OBJECTIVE: Write out each line beneath this one exactly as it reads.

DATA BLOCK:
[BEGIN]

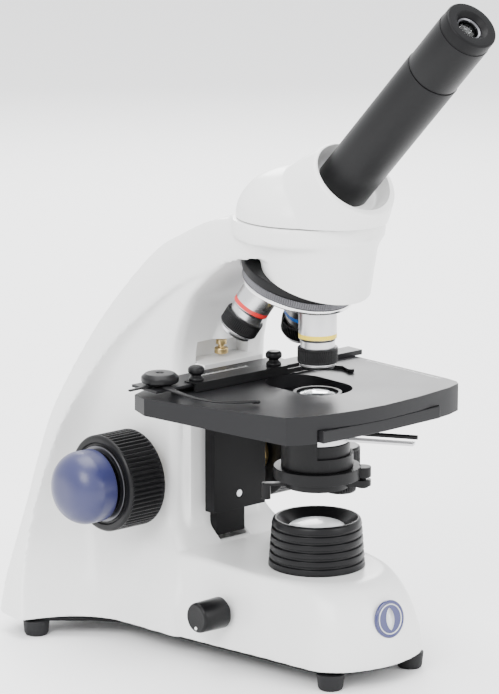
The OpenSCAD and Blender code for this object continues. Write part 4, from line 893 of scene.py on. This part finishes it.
satin_chrome = finish("satin_chrome", (0.63, 0.63, 0.64), (0.56, 0.56, 0.57), (0.24, 0.32), 2200, 0.00001,
                      metallic=1.0)
powers = (("objective_10x", 33, (0.80, 0.60, 0.02), 0), ("objective_4x", 30, (0.62, 0.02, 0.02), 1),
          ("objective_40x", 41, (0.02, 0.14, 0.55), 2))
grips, lenses = [], []
for node, length, ring_colour, seat_number in powers:
    direction = seat_directions[seat_number]
    seat_point = cone_top + 61.5 * direction
    barrel = eased([(4.05, -4), (10.1, -4, 0.3), (10.1, 0), (10.95, 0.05, 0.3),
                    (10.95, length - 17.6, 0.4), (9.95, length - 16.5, 0.3), (9.95, length - 2.7),
                    (10.5, length - 2.3, 0.2), (9.4, length - 0.1, 0.5), (6.5, length, 0.3),
                    (4.05, length - 1.6, 0.2)], 0.15, closed=True)
    place(revolved(node + "_turned", barrel, satin_chrome, seat_point, direction, 112), "nosepiece",
          "chrome", node)
    paint = finish(node + "_ring", ring_colour, tuple(0.85 * c for c in ring_colour), (0.3, 0.4), 900,
                   0.00001)
    top = max(length - 20.4, 4)
    band = eased([(10.9, top), (11, top, 0.05), (11, top + 2.5, 0.05), (10.9, top + 2.5)], 0.02,
                 closed=True)
    place(revolved(node + "_band", band, paint, seat_point, direction, 112), "nosepiece", "aluminium")
    body = dense(eased([(10.02, 0), (11.2, 0, 0.3), (11.6, 0.5, 0.2), (11.6, 8.5, 0.2), (11.2, 9, 0.3),
                        (10.02, 9)], 0.1,
                       closed=True), 0.8)
    grips.append(revolved("grip", body, black_plastic, seat_point + direction * (length - 12.4),
                          direction, 60 * 8, knurl(60, 0.035, 0.7, 8.3)))
    front = [(0, length - 2.4), (3.95, length - 2.4), (3.95, length - 1.0), (2, length - 0.6),
             (0, length - 0.5)]
    lenses.append(revolved("lens", front, lens_glass, seat_point, direction, 32))
place(merged("grips_moulded", grips, black_plastic), "nosepiece", "black_plastic", "objective_grips")
place(merged("objective_glasses", lenses, lens_glass), "nosepiece", "glass", "objective_lenses")


# ---- Head ----
# A steel dovetail ring is fixed in the arm and the head's flange turns in it, held by a small side
# screw. The casting above is a low dome that rises into a dished collar round the foot of the viewing
# tube.

place(revolved("ring_turned", eased([(28.05, 254.5), (33, 254.5), (33, 260.4, 0.3), (28.05, 260.4, 0.3)],
                                    0.2,
                                    closed=True), dark_steel, steps=128), "frame", "steel", "head_ring")
place(revolved("flange_turned", eased([(16, 254.7), (28, 254.7, 0.3), (28, 260.85), (16, 260.85)], 0.2,
                                      closed=True),
               dark_steel, steps=128), "head", "steel", "head_flange")
tube_axis = np.array([0, -np.sqrt(0.5), np.sqrt(0.5)])
prism_centre = np.array([0, 0, 262.0])
dome_angles = np.radians(np.linspace(0, 90, 30))[:-1]
dome = [(41.4 * np.cos(a) ** 0.80, 263.2 + 26.6 * np.sin(a) ** 1.12) for a in dome_angles]
down_front = np.array([0, -np.sqrt(0.5), -np.sqrt(0.5)])
shell = [
    revolved("dome", [(0, 256), (40.6, 256), (41.4, 261)] + dome + [(0, 289.8)], cast_paint, (0, 8, 0)),
    revolved("shoulder", eased([(0, -14), (34.5, -12), (35.5, 4, 6), (29.5, 28, 6), (25.6, 39.3, 1.0),
                                (0, 39.3)], 1),
             cast_paint, prism_centre + 3.5 * down_front, tube_axis),
]
head = merged("head_sculpted", shell, cast_paint)
fused(head, 0.9, 16)
cutters = [
    block("below", (-80, -80, 200), (80, 80, 261.2), cast_paint),
    revolved("bore", [(0, 21), (16.0, 21), (16.0, 70), (0, 70)], cast_paint, prism_centre, tube_axis),
    revolved("bowl", [(0, 30)] + [(18.3 + 4.9 * u**0.8, 30 + 9.7 * u**1.5) for u in np.linspace(0, 1, 10)]
             + [(23.6, 60), (0, 60)], cast_paint, prism_centre + 2.2 * down_front, tube_axis),
    revolved("light_way", [(0, -2), (9, -2), (9, 30), (0, 30)], cast_paint, prism_centre, tube_axis),
    block("prism_room", (-8.8, -8.8, 250), (8.8, 8.8, 270.8), cast_paint),
]
cut_away(head, cutters, cast_paint, 38)
place(head, "head", "cast_paint", "head_casting")
place(revolved("head_screw_turned", eased([(0, 28.3), (1.6, 28.3), (1.6, 42, 0.4), (0, 42)], 0.1),
               dark_steel, (0, 0, 257.5), (1, 0, 0), 32), "frame", "steel", "head_screw")


# ---- Prism, viewing tube and eyepiece ----
# The prism in the head turns the light into the black tube. The eyepiece is pushed into the tube from
# above; its flat cap has a bevelled recess with a bright ring round the eye lens.

painted("prism", lens_glass)
tube = eased([(11.65, 21), (15.9, 21), (15.9, 129.8, 0.5), (11.65, 130, 0.4)], 0.3, closed=True)
place(revolved("tube_turned", tube, black_paint, prism_centre, tube_axis, 128), "head", "black_paint",
      "eyepiece_tube")
sleeve = eased([(10.2, 95), (11.6, 95, 0.4), (11.6, 130.2), (15.5, 130.2, 0.4), (15.5, 163), (10.2, 163)],
               0.15, closed=True)
place(revolved("eyepiece_turned", sleeve, black_paint, prism_centre, tube_axis, 128), "eyepiece",
      "black_paint", "eyepiece_body")
top_cap = eased([(6.05, 163), (15.2, 163, 0.15), (15.2, 170.2, 0.5), (14.5, 171, 0.5), (9.6, 171, 0.3),
                 (7.3, 168.3, 0.2), (7.2, 166.5), (6.05, 166.5)], 0.1, closed=True)
place(revolved("cap_top", top_cap, black_matte, prism_centre, tube_axis, 128), "eyepiece",
      "black_plastic", "eyepiece_cap")
bright = eased([(6.1, 166.6), (7.1, 166.6), (7.1, 167.9, 0.2), (6.1, 167.3, 0.1)], 0.1, closed=True)
place(revolved("eye_ring", bright, dark_steel, prism_centre, tube_axis, 96), "eyepiece", "steel")
eye = [(0, 163.4), (6, 163.4), (6, 165.8), (4, 166.2), (2, 166.35), (0, 166.4)]
field = [(0, 97.2), (10.1, 97.2), (10.1, 99.2), (5, 99.9), (0, 100.1)]
eyepiece_glasses = [revolved("lens", p, lens_glass, prism_centre, tube_axis, 64) for p in (eye, field)]
place(merged("eyepiece_glasses", eyepiece_glasses, lens_glass), "eyepiece", "glass", "eyepiece_lenses")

[END]

ANSWER FOR THE TASK:
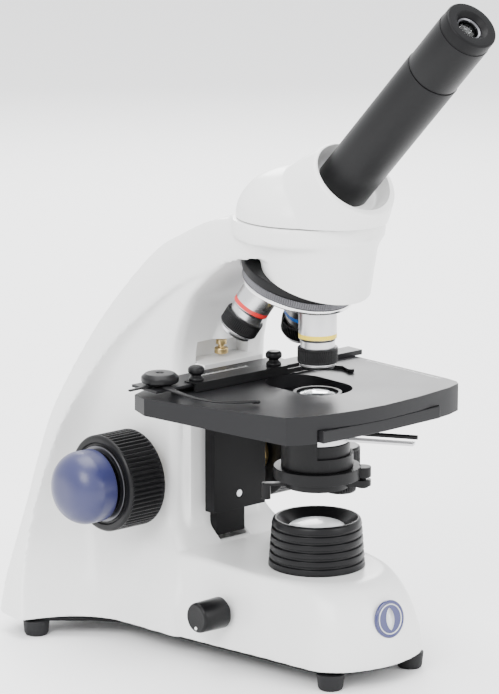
The OpenSCAD and Blender code for this object continues. Write part 4, from line 893 of scene.py on. This part finishes it.
satin_chrome = finish("satin_chrome", (0.63, 0.63, 0.64), (0.56, 0.56, 0.57), (0.24, 0.32), 2200, 0.00001,
                      metallic=1.0)
powers = (("objective_10x", 33, (0.80, 0.60, 0.02), 0), ("objective_4x", 30, (0.62, 0.02, 0.02), 1),
          ("objective_40x", 41, (0.02, 0.14, 0.55), 2))
grips, lenses = [], []
for node, length, ring_colour, seat_number in powers:
    direction = seat_directions[seat_number]
    seat_point = cone_top + 61.5 * direction
    barrel = eased([(4.05, -4), (10.1, -4, 0.3), (10.1, 0), (10.95, 0.05, 0.3),
                    (10.95, length - 17.6, 0.4), (9.95, length - 16.5, 0.3), (9.95, length - 2.7),
                    (10.5, length - 2.3, 0.2), (9.4, length - 0.1, 0.5), (6.5, length, 0.3),
                    (4.05, length - 1.6, 0.2)], 0.15, closed=True)
    place(revolved(node + "_turned", barrel, satin_chrome, seat_point, direction, 112), "nosepiece",
          "chrome", node)
    paint = finish(node + "_ring", ring_colour, tuple(0.85 * c for c in ring_colour), (0.3, 0.4), 900,
                   0.00001)
    top = max(length - 20.4, 4)
    band = eased([(10.9, top), (11, top, 0.05), (11, top + 2.5, 0.05), (10.9, top + 2.5)], 0.02,
                 closed=True)
    place(revolved(node + "_band", band, paint, seat_point, direction, 112), "nosepiece", "aluminium")
    body = dense(eased([(10.02, 0), (11.2, 0, 0.3), (11.6, 0.5, 0.2), (11.6, 8.5, 0.2), (11.2, 9, 0.3),
                        (10.02, 9)], 0.1,
                       closed=True), 0.8)
    grips.append(revolved("grip", body, black_plastic, seat_point + direction * (length - 12.4),
                          direction, 60 * 8, knurl(60, 0.035, 0.7, 8.3)))
    front = [(0, length - 2.4), (3.95, length - 2.4), (3.95, length - 1.0), (2, length - 0.6),
             (0, length - 0.5)]
    lenses.append(revolved("lens", front, lens_glass, seat_point, direction, 32))
place(merged("grips_moulded", grips, black_plastic), "nosepiece", "black_plastic", "objective_grips")
place(merged("objective_glasses", lenses, lens_glass), "nosepiece", "glass", "objective_lenses")


# ---- Head ----
# A steel dovetail ring is fixed in the arm and the head's flange turns in it, held by a small side
# screw. The casting above is a low dome that rises into a dished collar round the foot of the viewing
# tube.

place(revolved("ring_turned", eased([(28.05, 254.5), (33, 254.5), (33, 260.4, 0.3), (28.05, 260.4, 0.3)],
                                    0.2,
                                    closed=True), dark_steel, steps=128), "frame", "steel", "head_ring")
place(revolved("flange_turned", eased([(16, 254.7), (28, 254.7, 0.3), (28, 260.85), (16, 260.85)], 0.2,
                                      closed=True),
               dark_steel, steps=128), "head", "steel", "head_flange")
tube_axis = np.array([0, -np.sqrt(0.5), np.sqrt(0.5)])
prism_centre = np.array([0, 0, 262.0])
dome_angles = np.radians(np.linspace(0, 90, 30))[:-1]
dome = [(41.4 * np.cos(a) ** 0.80, 263.2 + 26.6 * np.sin(a) ** 1.12) for a in dome_angles]
down_front = np.array([0, -np.sqrt(0.5), -np.sqrt(0.5)])
shell = [
    revolved("dome", [(0, 256), (40.6, 256), (41.4, 261)] + dome + [(0, 289.8)], cast_paint, (0, 8, 0)),
    revolved("shoulder", eased([(0, -14), (34.5, -12), (35.5, 4, 6), (29.5, 28, 6), (25.6, 39.3, 1.0),
                                (0, 39.3)], 1),
             cast_paint, prism_centre + 3.5 * down_front, tube_axis),
]
head = merged("head_sculpted", shell, cast_paint)
fused(head, 0.9, 16)
cutters = [
    block("below", (-80, -80, 200), (80, 80, 261.2), cast_paint),
    revolved("bore", [(0, 21), (16.0, 21), (16.0, 70), (0, 70)], cast_paint, prism_centre, tube_axis),
    revolved("bowl", [(0, 30)] + [(18.3 + 4.9 * u**0.8, 30 + 9.7 * u**1.5) for u in np.linspace(0, 1, 10)]
             + [(23.6, 60), (0, 60)], cast_paint, prism_centre + 2.2 * down_front, tube_axis),
    revolved("light_way", [(0, -2), (9, -2), (9, 30), (0, 30)], cast_paint, prism_centre, tube_axis),
    block("prism_room", (-8.8, -8.8, 250), (8.8, 8.8, 270.8), cast_paint),
]
cut_away(head, cutters, cast_paint, 38)
place(head, "head", "cast_paint", "head_casting")
place(revolved("head_screw_turned", eased([(0, 28.3), (1.6, 28.3), (1.6, 42, 0.4), (0, 42)], 0.1),
               dark_steel, (0, 0, 257.5), (1, 0, 0), 32), "frame", "steel", "head_screw")


# ---- Prism, viewing tube and eyepiece ----
# The prism in the head turns the light into the black tube. The eyepiece is pushed into the tube from
# above; its flat cap has a bevelled recess with a bright ring round the eye lens.

painted("prism", lens_glass)
tube = eased([(11.65, 21), (15.9, 21), (15.9, 129.8, 0.5), (11.65, 130, 0.4)], 0.3, closed=True)
place(revolved("tube_turned", tube, black_paint, prism_centre, tube_axis, 128), "head", "black_paint",
      "eyepiece_tube")
sleeve = eased([(10.2, 95), (11.6, 95, 0.4), (11.6, 130.2), (15.5, 130.2, 0.4), (15.5, 163), (10.2, 163)],
               0.15, closed=True)
place(revolved("eyepiece_turned", sleeve, black_paint, prism_centre, tube_axis, 128), "eyepiece",
      "black_paint", "eyepiece_body")
top_cap = eased([(6.05, 163), (15.2, 163, 0.15), (15.2, 170.2, 0.5), (14.5, 171, 0.5), (9.6, 171, 0.3),
                 (7.3, 168.3, 0.2), (7.2, 166.5), (6.05, 166.5)], 0.1, closed=True)
place(revolved("cap_top", top_cap, black_matte, prism_centre, tube_axis, 128), "eyepiece",
      "black_plastic", "eyepiece_cap")
bright = eased([(6.1, 166.6), (7.1, 166.6), (7.1, 167.9, 0.2), (6.1, 167.3, 0.1)], 0.1, closed=True)
place(revolved("eye_ring", bright, dark_steel, prism_centre, tube_axis, 96), "eyepiece", "steel")
eye = [(0, 163.4), (6, 163.4), (6, 165.8), (4, 166.2), (2, 166.35), (0, 166.4)]
field = [(0, 97.2), (10.1, 97.2), (10.1, 99.2), (5, 99.9), (0, 100.1)]
eyepiece_glasses = [revolved("lens", p, lens_glass, prism_centre, tube_axis, 64) for p in (eye, field)]
place(merged("eyepiece_glasses", eyepiece_glasses, lens_glass), "eyepiece", "glass", "eyepiece_lenses")